Textbook publishers argue that their newest digital products shouldn’t even be called “textbooks.” They’re really software programs built to deliver a mix of text, videos, and homework assignments. But delivering them is just the beginning. No old-school textbook was able to be customized for each student in the classroom. The books never graded the homework. And while they contain sample exam questions, they couldn’t administer the test themselves.

One publisher calls its products “personalized learning experiences,” another “courseware,” and one insists on using its own brand name, “MindTap.” For now, this new product could be called “the object formerly known as the textbook.”

The Object Formerly Known as the Textbook,” Jeffrey R. Young

Universities are full of people who either know how to design software or want to know how to design software. We could have spent the last 30 years building an infrastructure of these people and ended up with a public software sector– an entire ecosystem of people and technologies–that made education cheaper and more accessible. It wouldn’t have stopped the commercial sector, but it might have pushed it to do more for less money.

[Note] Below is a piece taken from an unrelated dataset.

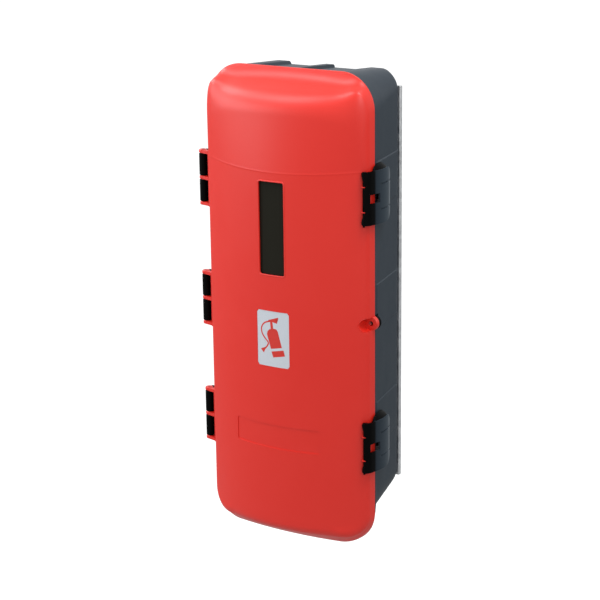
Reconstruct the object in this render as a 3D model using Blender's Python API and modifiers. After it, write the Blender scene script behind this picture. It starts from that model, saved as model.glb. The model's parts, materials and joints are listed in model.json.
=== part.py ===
"""Wall cabinet for a fire extinguisher: a moulded housing, a bowed door on three hinges and two latches.

Metres, +Z up. The door faces -Y. The origin is on the rear face of the mounting frame, on its middle crossbar.
"""
import math

import bmesh
import bpy
from mathutils import Matrix, Vector

# Door, driving sizes
DOOR_WIDTH = 0.310
DOOR_HEIGHT = 0.7985
DOOR_TOP = 0.395
DOOR_CORNER = 0.064
DOOR_DEPTH = 0.068
DOOR_WALL = 0.003
BOW_RADIUS = 0.277
RIM_EDGE = 0.004
SIDE_INSET = 0.0095
HOOD_INSET = 0.058
HOOD_CORNER = 0.046
FOOT_INSET = 0.031
HOOD_POWER = 6
CREASE_HEIGHT = 0.234
CREASE_LEAN = 0.055
SPINE_HALF = 0.245
# Sections from the rim to the face, in shares of inset and depth: three points of a hollow, three of the shoulder
HOOD_SECTION = ((0.02, 0.0), (0.31, 0.09), (0.466, 0.44), (0.57, 0.69), (0.67, 0.985), (1.0, 1.0))
SIDE_SECTION = ((0.0, 0.0), (0.034, 0.15), (0.067, 0.30), (0.095, 0.423), (0.168, 0.775), (1.0, 1.0))
FOOT_SECTION = ((0.0, 0.0), (0.0, 0.148), (0.14, 0.40), (0.339, 0.75), (0.468, 1.0), (1.0, 1.0))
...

This is the way research and development used to work before “buying from the lowest bidder” (if there was a competitive bidding system at all) was the only model. We got what we paid for, of course. Commercial software has helped to make online and traditional education more rather than less expensive and, arguably, slowed down the development of new communication technologies. We got a system that serves billionaires instead of the public.

Now it’s happening again as we move out of the age of paper-based textbooks. Once again we have the chance to create a public system of open source textbooks rooted in the huge numbers of education professionals who know how to create multi-media textbooks (writers and designers as well as scientific and humanities researchers) and the huge pool of people who want to learn how to do these things. We need a public textbook infrastructure.